Despite being optimized for older PCs, hardware requirements for Windows Fundamentals for Legacy PCs are similar to Windows XP, although it is faster running on slower clock speeds than Windows XP.

===Limitations===
Windows Fundamentals for Legacy PCs has a smaller feature set than Windows XP. For example, WinFLP does not include Paint, Outlook Express and Windows games such as Solitaire. Another limitation is the absence of the Compatibility tab in the Properties dialog box for executable files.

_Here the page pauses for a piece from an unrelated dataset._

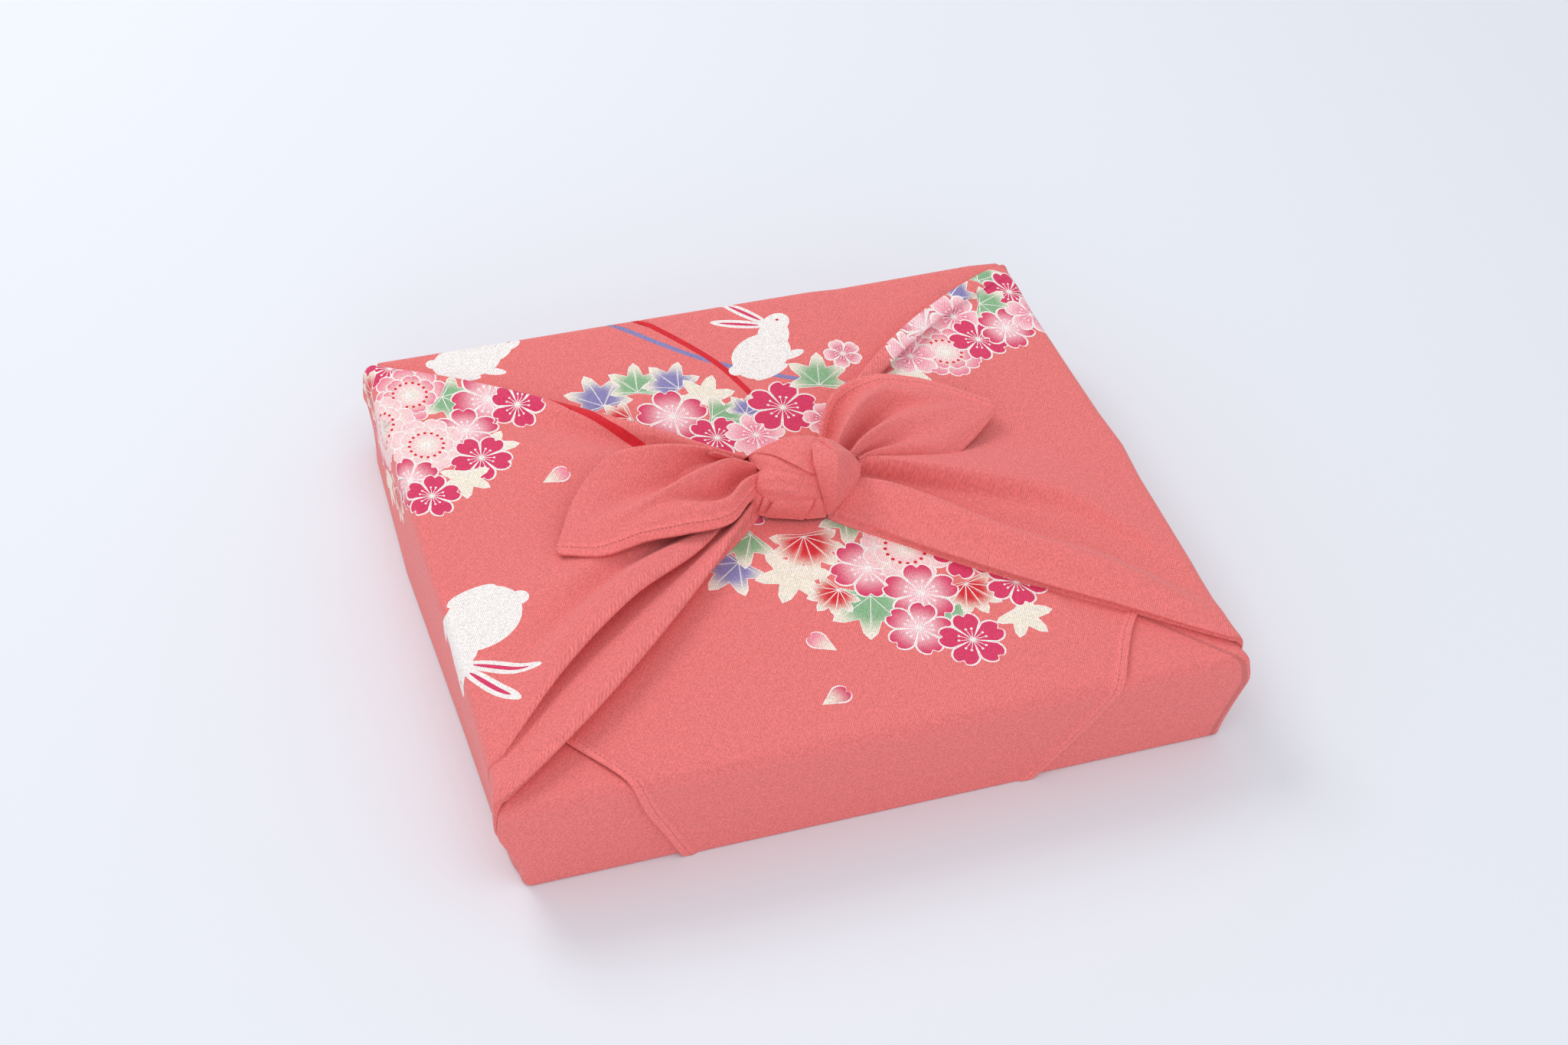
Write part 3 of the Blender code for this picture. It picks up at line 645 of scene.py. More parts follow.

Internet Explorer 8 (and 7) can be installed, but a hotfix is required for auto-complete to work in these newer versions of the browser.

==Availability==
Windows Fundamentals for Legacy PCs was exclusively available to Microsoft Software Assurance customers, as it was designed to be an inexpensive upgrade option for corporations that had a number of Windows 9x computers, but lacked the hardware necessary to support the latest Windows. It was not available through retail or OEM channels.

On October 7, 2008, Service Pack 3 for Windows Embedded for Point of Service and Windows Fundamentals for Legacy PCs was made available.

On April 18, 2013, Service Pack 3 for Windows Fundamentals for Legacy PCs was temporarily made available for download again after previously having been removed from the Microsoft site. It was removed in 2014, and the original Service Pack 3 for Windows Embedded for Point of Service and Windows Fundamentals for Legacy PCs was reinstated.

Following the release of Windows Thin PC, the Microsoft marketing pages for Windows Fundamentals were made to redirect to those of Windows Thin PC, suggesting that Windows Fundamentals is no longer available for any customers.

Windows Fundamentals for Legacy PCs has the same lifecycle policy as Windows XP; as such, its support lifespan ended on 8 April 2014.